Communist politics is not about affirming ourselves as workers (or as women, ethnic minorities, nations), but about destroying these categories together with the capitalist nexus to which they have come to belong. Being a woman or having a certain complexion, sexual preference, country of origin should carry no more weight in determining a person’s social role than their eye or hair color or height or blood type for the most part does today. They should not be seen as sources of pride, much less revolutionary subjectivity. Similarly, for communists the working class is not something to be celebrated, but the class against work and classes.

This blog has dwelt on a somewhat theoretical delineation. But my hope is the implications for concrete communist politics are more easily drawn now that this delineation has been made.

2 thoughts on “Politics of affirmation or politics of negation?

  1. Two thoughts:

    1. Trotskyism seems designed entirely to avoid culpability in Stalinism while maintaining a relationship to Communism. It seems though that in real differences Trotskyism and Stalinism ultimately meshed up on all the important issues and Stalin’s biggest excesses were late arrivals to positions Trotsky had already taken (eg Stalin championing NEP long after Trotsky campaigned to abolish it, or the so-called split over worldwide revolution v. country revolution where both understood that Russia was in a unique position, and where even Stalin did not cease fomenting revolution in the West even when it undercut the regime’s interests). In this sense it’s fairly disingenuous from the get-go and Trotsky really lucked out that Stalin was able to out maneuver + exile him before 1928.
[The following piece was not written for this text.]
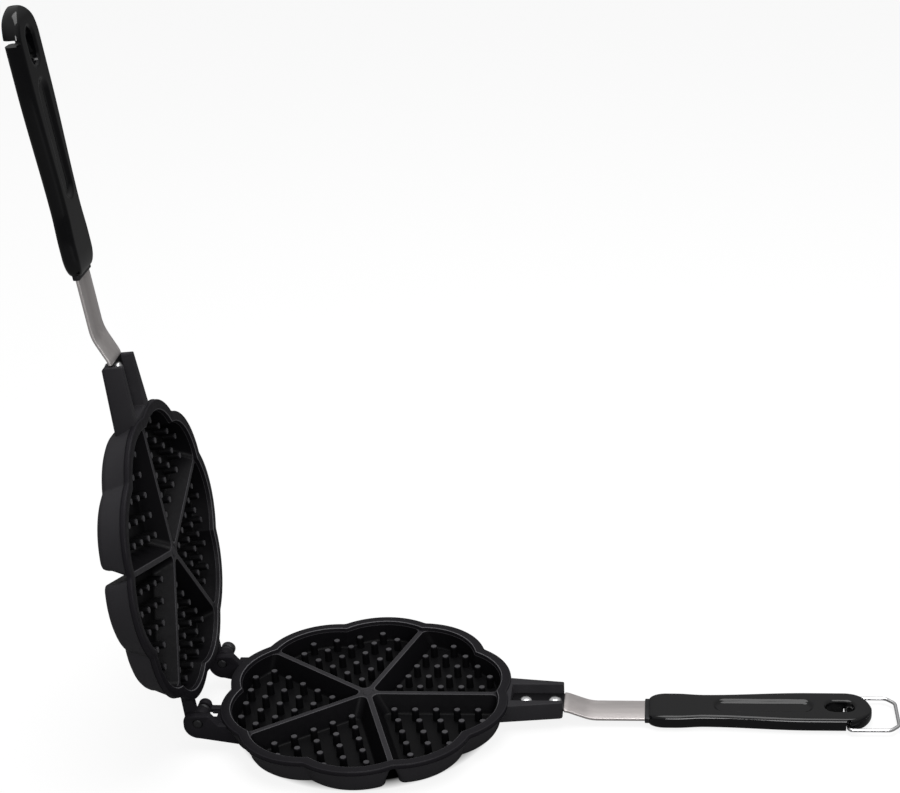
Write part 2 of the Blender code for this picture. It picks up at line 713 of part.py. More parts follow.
def stadium(centre_x, half_length, half_width, steps):
    """Return a slot outline with round ends."""
    reach = half_length - half_width
    quarter = math.pi / 2
    points = arc((centre_x + reach, 0.0), half_width, -quarter, quarter, steps)
    points += arc((centre_x - reach, 0.0), half_width, quarter, 3 * quarter, steps)
    return drop_doubles(points)


def wire_path(length, half, heel, chamfer):
    """Return the ring's centre line as (x, y), clockwise from the notch bar."""
    return [(0.0, -half + heel), (0.0, half - heel), (heel, half), (length - chamfer, half),
            (length, half - chamfer), (length, chamfer - half), (length - chamfer, -half),
            (heel, -half)]


def notch_guide(name, reach):
    """Return a slot for the wire, round inside and open towards -Z, along Y."""
    slot = arc((0.0, 0.0), NOTCH_RADIUS, 0.0, math.pi, FILLET_STEPS * 2)
    depth = NOTCH_DEPTH + CUT_OVERRUN
    slot += [(-NOTCH_MOUTH, -depth), (NOTCH_MOUTH, -depth)]
    mesh = bmesh.new()
    first, last = loft(mesh, [slot, slot], [-reach, reach])
    mesh.faces.new(first[0])
    mesh.faces.new(last[0])
    mesh.transform(Z_TO_Y)
    return add_object(name, mesh)


def make_notch_cutters(side):
    """Return the notch across the grip and the slanted cuts that clear the ring's bends."""
    notch = notch_guide(f"{side}_notch_cut", RING_HALF + CUT_OVERRUN)
    notch.location = (NOTCH_REACH, 0.0, -NOTCH_LEVEL)
    guides = [notch]
    for hand in (-1, 1):
        flare = notch_guide(f"{side}_flare_cut", RING_CHAMFER * math.sqrt(2) + CUT_OVERRUN)
        flare.location = (NOTCH_REACH, hand * FLARE_PLACE, -NOTCH_LEVEL)
        flare.rotation_euler.x = hand * math.pi / 4
        guides.append(flare)
    return guides


def make_grip(side, material):
    """Return the moulded grip with its pocket, dish, hanging hole and notch."""
    mesh = bmesh.new()
    rings = []
    for x, half, drop in grip_stations():
        section = grip_section(half, drop)
        rings.append(([mesh.verts.new((x, y, z)) for y, z in section], None))
    for first, second in zip(rings, rings[1:]):
        bridge(mesh, first, second)
    mesh.faces.new(rings[0][0])
    mesh.faces.new(rings[-1][0])
    grip = add_object(f"{side}_grip", mesh, material)
    pocket_half = STRIP_WIDTH / 2 + POCKET_GAP
    pocket_end = GRIP_START + STRIP_POCKET + POCKET_GAP
    pocket = prism(
        f"{side}_pocket_cut",
        [(GRIP_START - CUT_OVERRUN, -pocket_half), (pocket_end, -pocket_half),
         (pocket_end, pocket_half), (GRIP_START - CUT_OVERRUN, pocket_half)],
        -STRIP_LEVEL - STRIP_THICKNESS - POCKET_GAP, -STRIP_LEVEL + POCKET_GAP)
    hole = prism(
        f"{side}_hanging_hole_cut",
        stadium(HOLE_CENTRE, HOLE_LENGTH / 2, HOLE_WIDTH / 2, DISH_STEPS),
        -GRIP_OUTER - CUT_OVERRUN, -GRIP_INNER + CUT_OVERRUN)
    dish_start, dish_end = GRIP_START + DISH_LEAD, GRIP_END - DISH_TAIL
    middle = (dish_start + dish_end) / 2
    half_length = (dish_end - dish_start) / 2
    dish_mesh = bmesh.new()
    grow = DISH_SLOPE * CUT_OVERRUN / DISH_DEPTH
    low, top = loft(
        dish_mesh,
        [stadium(middle, half_length - DISH_SLOPE, DISH_HALF - DISH_SLOPE, DISH_STEPS),
         stadium(middle, half_length + grow, DISH_HALF + grow, DISH_STEPS)],
        [-GRIP_INNER - DISH_DEPTH, -GRIP_INNER + CUT_OVERRUN])
    dish_mesh.faces.new(low[0])
    dish_mesh.faces.new(top[0])
    dish = add_object(f"{side}_dish_cut", dish_mesh)
    screw_x = GRIP_START + SCREW_REACH
    bore = SCREW_SHANK_RADIUS + SEAT_GAP
    well = SCREW_HEAD_RADIUS + SEAT_GAP
    seat = -GRIP_OUTER + SCREW_BURY + SCREW_HEAD_HEIGHT
    screw_hole = turned(
        f"{side}_screw_cut", [well, well, bore, bore],
        [-GRIP_OUTER - CUT_OVERRUN, seat, seat, -GRIP_INNER - SCREW_TIP_COVER + POCKET_GAP],
        ROUND_SIDES)
    screw_hole.location.x = screw_x
    guides = [pocket, hole, dish, screw_hole] + make_notch_cutters(side)
    combine(grip, guides, "cut")
    shade_round(grip)
    return grip, guides


def make_collar(side, material):
    """Return the small collar that hugs the strip where it enters the grip."""
    inside_half = STRIP_WIDTH / 2 + POCKET_GAP
    outside_half = inside_half + COLLAR_WALL
    top = -STRIP_LEVEL + POCKET_GAP
    bottom = -STRIP_LEVEL - STRIP_THICKNESS - POCKET_GAP
    outer = [(-outside_half, bottom - COLLAR_WALL), (outside_half, bottom - COLLAR_WALL),
             (outside_half, top + COLLAR_WALL), (-outside_half, top + COLLAR_WALL)]
    inner = [(-inside_half, bottom), (inside_half, bottom), (inside_half, top),
             (-inside_half, top)]
    end = GRIP_START - SEAT_GAP
    mesh = bmesh.new()
    rings = []
    for outline, x in ((outer, end - COLLAR_LENGTH), (outer, end), (inner, end),
                       (inner, end - COLLAR_LENGTH)):
        rings.append(([mesh.verts.new((x, y, z)) for y, z in outline], None))
    for first, second in zip(rings, rings[1:] + rings[:1]):
        bridge(mesh, first, second)
    return add_object(f"{side}_grip_collar", mesh, material)


def make_grip_screw(side, material):
    """Return the slotted screw that holds the strip in its pocket."""
    head_top = -GRIP_OUTER + SCREW_BURY
    seat = head_top + SCREW_HEAD_HEIGHT - SEAT_GAP
    tip = -GRIP_INNER - SCREW_TIP_COVER
    screw = turned(
        f"{side}_grip_screw",
        [SCREW_HEAD_RADIUS, SCREW_HEAD_RADIUS, SCREW_SHANK_RADIUS, SCREW_SHANK_RADIUS],
        [head_top, seat, seat, tip], ROUND_SIDES, material)
    slot = prism(
        f"{side}_screw_slot_cut",
        [(-SCREW_HEAD_RADIUS - CUT_OVERRUN, -SCREW_SLOT_WIDTH / 2),
         (SCREW_HEAD_RADIUS + CUT_OVERRUN, -SCREW_SLOT_WIDTH / 2),
         (SCREW_HEAD_RADIUS + CUT_OVERRUN, SCREW_SLOT_WIDTH / 2),
         (-SCREW_HEAD_RADIUS - CUT_OVERRUN, SCREW_SLOT_WIDTH / 2)],
        head_top - CUT_OVERRUN, head_top + SCREW_SLOT_DEPTH)
    for piece in (screw, slot):
        piece.location.x = GRIP_START + SCREW_REACH
    combine(screw, [slot], "cut")
    shade_round(screw)
    return screw, [slot]


def make_lock_bail(material):
    """Return the closed wire ring with its notch bar on its own origin."""
    corners = wire_path(RING_LENGTH, RING_HALF, RING_HEEL, RING_CHAMFER)
    centres = []
    count = len(corners)
    for index, corner in enumerate(corners):
        before = Vector(corners[index - 1]) - Vector(corner)
        after = Vector(corners[(index + 1) % count]) - Vector(corner)
        reach = min(RING_BEND, before.length / 3, after.length / 3)
        start = Vector(corner) + before.normalized() * reach
        end = Vector(corner) + after.normalized() * reach
        for step in range(WIRE_BEND_STEPS):
            share = step / (WIRE_BEND_STEPS - 1)
            first = start.lerp(Vector(corner), share)
            second = Vector(corner).lerp(end, share)
            centres.append(first.lerp(second, share))
    mesh = bmesh.new()
    rings = []
    for index, centre in enumerate(centres):
        along = centres[(index + 1) % len(centres)] - centres[index - 1]
        along.normalize()
        across = Vector((-along.y, along.x))
        verts = []
        for side, rise in circle_outline(WIRE_RADIUS, WIRE_SIDES, phase=math.pi / WIRE_SIDES):
            spot = centre + across * side
            verts.append(mesh.verts.new((spot.x, spot.y, rise)))
        rings.append((verts, None))
    for first, second in zip(rings, rings[1:] + rings[:1]):
        bridge(mesh, first, second)
    bail = add_object("lock_bail", mesh, material)
    bail.location = (NOTCH_REACH, 0.0, -NOTCH_LEVEL)
    shade_round(bail)
    return bail


def make_hinge_hardware(lug_centre, label, pin_material, disc_material):
    """Return the pin, washer and nut of one knuckle."""
    front = lug_centre - LUG_THICKNESS / 2 - PIN_PROUD
    arm_back = arm_centre(lug_centre) + ARM_THICKNESS / 2
    washer_start = arm_back + HINGE_GAP
    nut_start = washer_start + WASHER_THICKNESS + SEAT_GAP
    nut_end = nut_start + NUT_THICKNESS
    pin_end = nut_end - SEAT_GAP * 3
    hole = PIN_RADIUS + SEAT_GAP
    pin = turned(f"hinge_pin_{label}", [PIN_RADIUS - PIN_PROUD, PIN_RADIUS, PIN_RADIUS],
                 [front, front + PIN_PROUD, pin_end], ROUND_SIDES, pin_material, "Y")
    washer = make_disc(f"hinge_washer_{label}", WASHER_RADIUS, hole, washer_start,
                       washer_start + WASHER_THICKNESS, disc_material)
    nut = make_disc(f"hinge_nut_{label}", NUT_RADIUS, hole, nut_start, nut_end, disc_material)
    for piece in (pin, washer, nut):
        piece.location = HINGE_PIVOT
        shade_round(piece)
    return [pin, washer, nut]


def make_disc(name, outer, inner, start, end, material):
    """Return a thick washer along Y with a small chamfer on its outer edges."""
    chamfer = (outer - inner) / 5
    radii = [inner, outer - chamfer, outer, outer, outer - chamfer, inner]
    levels = [start, start, start + chamfer, end - chamfer, end, end]
    mesh = bmesh.new()
    rings = [add_ring(mesh, circle_outline(radius, ROUND_SIDES), level)
             for radius, level in zip(radii, levels)]
    for first, second in zip(rings, rings[1:] + rings[:1]):
        bridge(mesh, first, second)
    mesh.transform(Z_TO_Y)
    return add_object(name, mesh, material)


def make_empty(name, parent=None):
    """Return an empty to hang pieces on."""
    empty = bpy.data.objects.new(name, None)
    bpy.context.scene.collection.objects.link(empty)
    empty.parent = parent
    return empty


def adopt(parent, children):
    """Parent pieces to an empty, keeping their local places."""
    for child in children:
        child.parent = parent


def make_handle(side, materials):
    """Return the strip, rivets, grip, collar and screw of one half."""
    strip, strip_guides = make_strip(side, materials["steel"])
    grip, grip_guides = make_grip(side, materials["phenolic"])
    screw, screw_guides = make_grip_screw(side, materials["bright"])
    pieces = [strip, grip, screw, make_collar(side, materials["dark"])]
    for place, label in zip(RIVET_PLACES, ("inner", "outer")):
        pieces.append(make_rivet(f"{side}_rivet_{label}", place, materials["bright"]))
    return pieces + strip_guides + grip_guides + screw_guides


def lowest_middle(pieces):
    """Return the middle of the pieces' bounds in plan, at their lowest level."""
    depsgraph = bpy.context.evaluated_depsgraph_get()
    corners = []
    for piece in pieces:
        evaluated = piece.evaluated_get(depsgraph)
        corners += [piece.matrix_world @ vertex.co for vertex in evaluated.data.vertices]
    lows = [min(corner[axis] for corner in corners) for axis in range(3)]
    highs = [max(corner[axis] for corner in corners) for axis in range(3)]
    return Vector(((lows[0] + highs[0]) / 2, (lows[1] + highs[1]) / 2, lows[2]))


def build():
    """Build the whole iron and stand it on its lower half."""
    clear_scene()
    materials = {
        "coat": make_material("cast_black_coat", (0.017, 0.017, 0.019), 0.48, 0.0),
        "phenolic": make_material("gloss_black_phenolic", (0.008, 0.008, 0.009), 0.16, 0.0),
        "steel": make_material("brushed_strip_steel", (0.42, 0.38, 0.37), 0.38, 1.0),
        "bright": make_material("bright_steel", (0.75, 0.75, 0.76), 0.22, 1.0),
        "dark": make_material("blackened_steel", (0.03, 0.03, 0.032), 0.42, 0.6),
    }
    root = make_empty("iron")
    lower = make_empty("lower_half", root)
    upper = make_empty("upper_half", root)
    lugs = (LUG_NEAR, LUG_FAR)
    arms = tuple(-arm_centre(lug) for lug in lugs)

    lower_plate, lower_guides = make_half("lower", materials["coat"], lugs, ())
    lower_pieces = [lower_plate] + make_handle("lower", materials)
    for lug, label in zip(lugs, ("near", "far")):
        lower_pieces += make_hinge_hardware(lug, label, materials["dark"], materials["dark"])
    bail = make_lock_bail(materials["bright"])
    adopt(lower, lower_pieces + lower_guides + [bail])

    upper_plate, upper_guides = make_half("upper", materials["coat"], (), arms)
    adopt(upper, [upper_plate] + make_handle("upper", materials) + upper_guides)
    turn_over = Euler((math.pi, 0.0, 0.0)).to_matrix().to_4x4()
    lift = Matrix.Translation(Vector((0.0, 0.0, PARTING_GAP)))
    to_pivot = Matrix.Translation(-HINGE_PIVOT)
    swing = Matrix.Rotation(-OPEN_ANGLE, 4, "Y")
    from_pivot = Matrix.Translation(HINGE_PIVOT)
    upper.matrix_local = from_pivot @ swing @ to_pivot @ lift @ turn_over

    bpy.context.view_layer.update()
    solids = [thing for thing in bpy.data.objects if thing.type == "MESH" and not thing.hide_render]
    root.location = -lowest_middle(solids)
    bpy.context.view_layer.update()


build()
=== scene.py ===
"""Looks of the stovetop heart waffle iron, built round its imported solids.

Every shown piece is a finer form of one or more solids of the frame and rides on their
body. Each half is drawn in its own frame, as a caster would draw it: the rim plane is
z = 0, the cups open towards +Z, the handle points along +X and the hub is the origin.
Place.matrix then carries the finished mesh to where the frame holds that half.
All sizes are in metres.
"""

import json
import logging
import math
from dataclasses import dataclass, field
from enum import Enum
from functools import partial
from typing import Callable, Iterable, Optional, Sequence

import bmesh
import bpy
from mathutils import Euler, Matrix, Vector


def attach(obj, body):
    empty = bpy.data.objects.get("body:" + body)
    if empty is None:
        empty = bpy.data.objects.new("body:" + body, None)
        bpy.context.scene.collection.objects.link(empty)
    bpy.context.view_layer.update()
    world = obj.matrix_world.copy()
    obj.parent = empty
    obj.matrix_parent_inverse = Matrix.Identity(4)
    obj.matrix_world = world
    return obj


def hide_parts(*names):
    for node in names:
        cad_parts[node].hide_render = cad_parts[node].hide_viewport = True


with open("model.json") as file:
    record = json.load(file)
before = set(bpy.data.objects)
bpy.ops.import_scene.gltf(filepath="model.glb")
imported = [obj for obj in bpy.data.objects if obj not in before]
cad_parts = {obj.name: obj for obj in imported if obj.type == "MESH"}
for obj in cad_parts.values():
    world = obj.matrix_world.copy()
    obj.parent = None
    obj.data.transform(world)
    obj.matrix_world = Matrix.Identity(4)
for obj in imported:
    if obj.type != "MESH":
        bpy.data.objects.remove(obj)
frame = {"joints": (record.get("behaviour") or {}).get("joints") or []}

LOG = logging.getLogger("waffle_iron")
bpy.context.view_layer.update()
Point = tuple[float, float]
Points = list[Point]
Triple = tuple[float, float, float]
Ring = list[bmesh.types.BMVert]
Socket = bpy.types.NodeSocket
Thing = bpy.types.Object
QUARTER = math.pi / 2
TAU = math.tau
# Name of the mesh attribute that carries painted light and shade: low levels paint shade, high levels
# paint light.
PAINTED_LIGHT = "painted_light"
NOISE_LOW = 0.3
NOISE_HIGH = 0.7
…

    2. ‘Power’ in all circumstances seems very dangerous and we saw in Rwanda how quickly the downtrodden can become oppressors themselves (vis-a-vis Hutu Power). We might suggest that in the US the black position is so utterly marginalized that there is no concern of reverse oppression whereas Rwanda was a more fragile state. Still, if a movement can resolve as genocidal we should probably not encourage it even in an embryonic state.